One of the trickiest things to know is the initially confusing numbering system for LiIon rechargeables and their corresponding sizes. A great source for this is AW's sales thread in Dealer's corner. Two fundamentals are: 17670 cells are the exact size of 2x CR123, and 2x 17500 cells are the exact size of 3x CR123 for perfect size replacement, as well as having safe voltages. Generally most lights designed for 2 or 3 CR123 cells can use these replacements mentioned without any danger. 

The numbering system works like this: 

17670 cell is 17 67 0
17 is millimeters diameter, 67 is millimeters in length, and 0 is for cylinder

also AA cells are 50mm in length, so 17500 cells are same length as AA and diameter of CR123 (which are technically 17340). 

Then there's the commonly mentioned Pila model numbers, where there are 2 variants, 168 and 150. 168s are 68mm long and 150s are 50mm long. An "S" after the Pila number is a 17mm diameter cell, same as Cr123. An A after the Pila number is 18mm diameter, fatter around and less commonly used (not many lights will take them unless meant for it).

Maybe thats sounds too confusing but for me the key was knowing the numbering system, then it got pretty easy to figure out which cells were interchangeable based on length and diameter.

Other critical issue is unprotected vs protected cells. Stick with protected cells for hassle free operation, they shut themselves off before reaching harmful low voltages and incorrect charging procedures. Unprotected are much cheaper, have more capacity, but can be dangerous if mistreated. One of the biggest killers of LiIon cells is excessive discharge.

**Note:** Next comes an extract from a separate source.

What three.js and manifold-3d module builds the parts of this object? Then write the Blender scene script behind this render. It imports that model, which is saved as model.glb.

Unprotected cells, if left running til the light goes out, can be completely trashed with just one instance and trying to revive them on a charger is risky, unlikely, and dangerous. Unprotected are really best for use with high power incandescent applications or other high current mods and they demand careful handling of the user to avoid excessive discharge and cell to cell imbalance problems. Protected are the hot ticket for almost all LED lights.

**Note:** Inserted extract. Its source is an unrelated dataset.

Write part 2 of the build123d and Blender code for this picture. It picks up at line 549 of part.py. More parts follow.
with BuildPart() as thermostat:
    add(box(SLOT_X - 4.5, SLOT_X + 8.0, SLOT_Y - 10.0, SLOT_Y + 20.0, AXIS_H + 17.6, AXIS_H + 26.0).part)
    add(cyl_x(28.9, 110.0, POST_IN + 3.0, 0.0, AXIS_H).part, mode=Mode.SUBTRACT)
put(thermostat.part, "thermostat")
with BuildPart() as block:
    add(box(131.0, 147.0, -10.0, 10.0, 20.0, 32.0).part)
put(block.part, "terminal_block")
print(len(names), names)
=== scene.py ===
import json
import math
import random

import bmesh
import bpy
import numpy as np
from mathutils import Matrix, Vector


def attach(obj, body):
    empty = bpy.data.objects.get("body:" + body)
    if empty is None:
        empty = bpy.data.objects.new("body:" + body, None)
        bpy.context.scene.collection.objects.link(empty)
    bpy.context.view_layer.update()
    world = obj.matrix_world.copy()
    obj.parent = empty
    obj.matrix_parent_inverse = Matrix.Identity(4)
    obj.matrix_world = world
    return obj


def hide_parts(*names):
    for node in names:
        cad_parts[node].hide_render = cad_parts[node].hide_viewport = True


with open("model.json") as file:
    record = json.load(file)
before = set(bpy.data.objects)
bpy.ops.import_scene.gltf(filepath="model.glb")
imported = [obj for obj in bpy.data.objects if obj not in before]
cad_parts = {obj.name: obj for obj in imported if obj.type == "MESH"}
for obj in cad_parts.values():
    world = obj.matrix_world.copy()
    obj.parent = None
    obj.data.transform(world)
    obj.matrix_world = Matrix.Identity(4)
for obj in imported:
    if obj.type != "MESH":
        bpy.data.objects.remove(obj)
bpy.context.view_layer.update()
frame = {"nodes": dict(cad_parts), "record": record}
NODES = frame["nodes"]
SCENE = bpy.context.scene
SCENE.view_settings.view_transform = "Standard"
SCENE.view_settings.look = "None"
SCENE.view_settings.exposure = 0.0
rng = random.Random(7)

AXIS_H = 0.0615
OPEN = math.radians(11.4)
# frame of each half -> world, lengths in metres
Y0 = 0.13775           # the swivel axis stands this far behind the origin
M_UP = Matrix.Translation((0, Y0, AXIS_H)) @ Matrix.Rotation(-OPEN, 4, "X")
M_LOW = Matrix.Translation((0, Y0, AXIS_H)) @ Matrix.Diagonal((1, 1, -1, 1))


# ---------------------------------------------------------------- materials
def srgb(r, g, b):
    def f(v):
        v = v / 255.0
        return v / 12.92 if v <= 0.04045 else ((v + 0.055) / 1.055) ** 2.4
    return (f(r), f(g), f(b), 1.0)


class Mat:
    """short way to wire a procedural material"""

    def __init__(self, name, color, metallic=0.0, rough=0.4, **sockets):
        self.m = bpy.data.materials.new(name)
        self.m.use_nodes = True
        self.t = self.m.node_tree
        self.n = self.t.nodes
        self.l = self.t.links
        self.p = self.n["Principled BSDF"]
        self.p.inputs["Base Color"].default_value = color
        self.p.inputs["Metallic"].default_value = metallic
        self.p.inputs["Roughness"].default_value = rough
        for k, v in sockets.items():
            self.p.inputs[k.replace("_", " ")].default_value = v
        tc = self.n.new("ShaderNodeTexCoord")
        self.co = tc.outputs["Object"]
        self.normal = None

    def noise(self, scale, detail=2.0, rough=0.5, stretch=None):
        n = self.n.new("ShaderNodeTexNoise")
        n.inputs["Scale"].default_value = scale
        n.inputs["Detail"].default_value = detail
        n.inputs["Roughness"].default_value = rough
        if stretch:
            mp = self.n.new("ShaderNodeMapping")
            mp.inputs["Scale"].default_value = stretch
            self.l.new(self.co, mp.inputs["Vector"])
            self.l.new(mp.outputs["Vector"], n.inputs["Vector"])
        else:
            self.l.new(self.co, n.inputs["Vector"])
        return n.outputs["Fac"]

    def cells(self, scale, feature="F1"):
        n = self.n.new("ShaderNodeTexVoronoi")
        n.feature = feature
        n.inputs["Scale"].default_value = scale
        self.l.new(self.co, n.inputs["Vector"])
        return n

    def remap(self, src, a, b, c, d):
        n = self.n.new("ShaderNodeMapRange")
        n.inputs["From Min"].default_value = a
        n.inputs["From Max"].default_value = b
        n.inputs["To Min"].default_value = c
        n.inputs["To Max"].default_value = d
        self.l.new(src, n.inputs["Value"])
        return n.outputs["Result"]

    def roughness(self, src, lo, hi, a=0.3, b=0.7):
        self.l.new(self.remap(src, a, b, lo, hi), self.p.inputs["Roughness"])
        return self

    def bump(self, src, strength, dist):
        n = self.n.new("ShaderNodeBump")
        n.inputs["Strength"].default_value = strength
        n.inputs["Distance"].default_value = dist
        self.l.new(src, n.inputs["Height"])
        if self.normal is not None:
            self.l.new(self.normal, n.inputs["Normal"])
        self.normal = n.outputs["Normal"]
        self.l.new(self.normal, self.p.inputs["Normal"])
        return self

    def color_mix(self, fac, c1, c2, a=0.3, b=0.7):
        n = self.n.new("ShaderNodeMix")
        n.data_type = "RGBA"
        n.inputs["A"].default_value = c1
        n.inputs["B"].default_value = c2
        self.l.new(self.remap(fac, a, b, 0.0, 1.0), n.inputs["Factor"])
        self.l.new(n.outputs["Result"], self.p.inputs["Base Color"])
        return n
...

OK, now I've gone on a bit at length and I sincerely hope none of this is old news to you, but even if it is, it is helpful to anyone new to or not experienced with rechargeable LiIOns. 

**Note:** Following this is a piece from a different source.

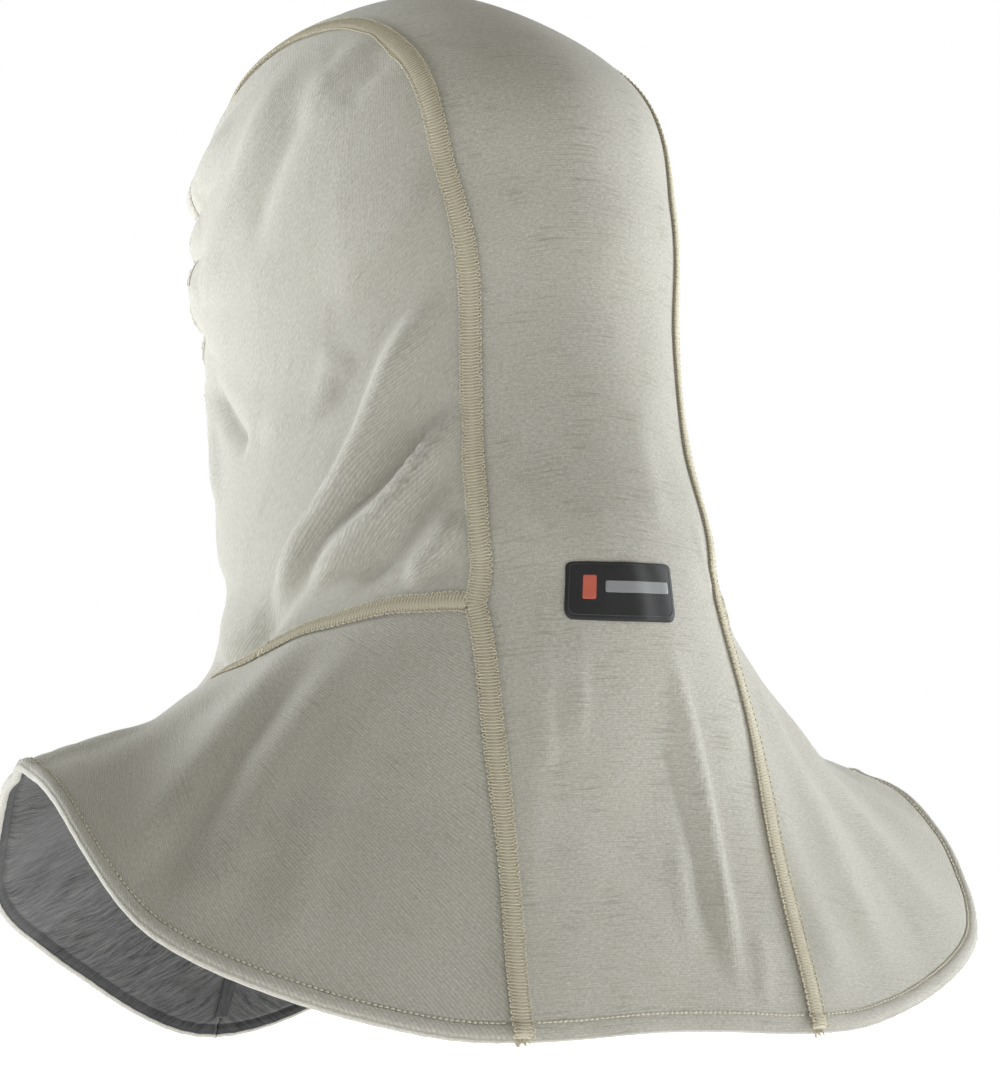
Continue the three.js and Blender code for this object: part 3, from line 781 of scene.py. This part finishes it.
def membrane_material():
    """White non-woven: pressed fibres with a faint grid of bonding points."""
    n = Nodes("membrane_nonwoven")
    place = n.place()
    fibres = n.streaks(place, 24, 0.2, 1400.0, 4.0, 0.7)
    cells = n.add("TexVoronoi", {"Vector": place, "Scale": 900.0}).outputs["Distance"]
    colour = n.ramp(fibres, 0.3, 0.7, srgb(222, 223, 225), srgb(244, 244, 246))
    height = n.plus(fibres, n.times(cells, 0.4))
    rough = n.plus(0.55, n.times(fibres, 0.15))
    return n.finish(colour, rough, n.bump(height, 0.4, 0.0002), Specular_IOR_Level=0.35)


def thread_material(name, light, dark, ply=1700.0):
    """Spun thread: slanted plies and soft fibres."""
    n = Nodes(name)
    place = n.place()
    plies = n.streaks(place, 38, 0.25, ply, 3.0, 0.65)
    patches = n.noise(place, 160.0)
    colour = n.ramp(plies, 0.32, 0.68, dark, light)
    colour = n.mix(n.times(n.ramp(patches, 0.4, 0.7), 0.2), colour, dark)
    rough = n.plus(0.66, n.times(plies, 0.2))
    return n.finish(colour, rough, n.bump(plies, 0.5, 0.0002), Sheen_Weight=0.15,
                    Specular_IOR_Level=0.3)


def band_material(name):
    """Stitched seam: looped thread covering the cloth, with painted shade in the gaps between the
    loops.
    """
    n = Nodes(name)
    flat = n.flat()
    loops = n.wave(flat, 0.0013, "Y", 0.6, 90.0)
    fibres = n.noise(flat, 1900.0, 3.0, 0.7)
    tone = n.blend(loops, 0.6, fibres, 0.4)
    # painted shade: the colour runs darker in the gaps between the loops, besides the random
    # fibre tone
    colour = n.ramp(tone, 0.2, 0.8, srgb(172, 165, 144), srgb(214, 208, 188))
    rough = n.plus(0.75, n.times(fibres, 0.15))
    return n.finish(colour, rough, n.bump(tone, 0.5, 0.0003), Sheen_Weight=0.15,
                    Specular_IOR_Level=0.25)


def film_material(name, tone, dust):
    """Printed film: near-smooth with fine scuffs and lint."""
    n = Nodes(name)
    place = n.place()
    scuff = n.noise(place, 340.0, 4.0, 0.65)
    lint = n.ramp(n.streaks(place, 30, 0.2, 900.0, 2.0, 0.5), 0.68, 0.8)
    colour = n.mix(n.times(lint, dust), tone, srgb(150, 150, 150))
    colour = n.mix(n.times(scuff, 0.15), colour, srgb(90, 90, 92))
    rough = n.plus(0.42, n.times(scuff, 0.3))
    return n.finish(colour, rough, n.bump(scuff, 0.25, 0.0003), Specular_IOR_Level=0.4)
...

It feels good to be appreciated, thanks for posting your gratitude!


----------



## Stainless (Feb 3, 2006)

Thanks again. I have copied and saved all that info - and the linked article into a Word document for my future study. This is a LOT to grasp.


----------



## Kelvino (Feb 27, 2006)

Hi,

I'm new to the flashlight scene and after going through this forum for a while now I'm totally infected by all your passion to this hobby.
I just got myself a Vital Gear F2 and a FB1 body, followed by a recently ordered KL1 + F04 set from oldgrandpajack.
Thanks to all of you I got the feeling, the need to order some stuff from Lighthound, too :huh:.

I hope someone of you can help me with this question:
Which of this configuration on a FB2 tube works and has been tried out?
I was thinking of either a protected 17500 or 17650 cell, but I'm confused with all the differences in the actual sizes.

Thanks in advance for your efforts.

Kind Regards,
Kelvin


----------



## Stainless (Feb 28, 2006)

Riza:

I am curently using a pair of rechargeable CR123A in my FB2. 
It seems to be working well, plus I can use the individual cells in two seperate single cell lights if I want to.

I am truely amazed to find out how much there is to learn about "just" batteries.


----------



## Kelvino (Mar 2, 2006)

Thanks Stainless, I think I will go with a set of rechargeable CR123A and give the 17500 a try.

Yes you're right, it's amazing what you can learn just about batteries. I wish it would be as simple as in the old Maglight times with simple AA, AAA, C or D-Cells.


----------



## mdocod (Mar 4, 2006)

just a quick correction: cr123 primary batts are actually about 16mm in dimeter and are actually often refered to as 16340 size cells... MOST bodies designed for cr123 primaries will have enuogh play to fit the larger 17mm cells... The 17670 size was a very tight squeeze requiring "banging against leg" to remove in my ultrafire light... 18mm cells fit only a few lights out there.


----------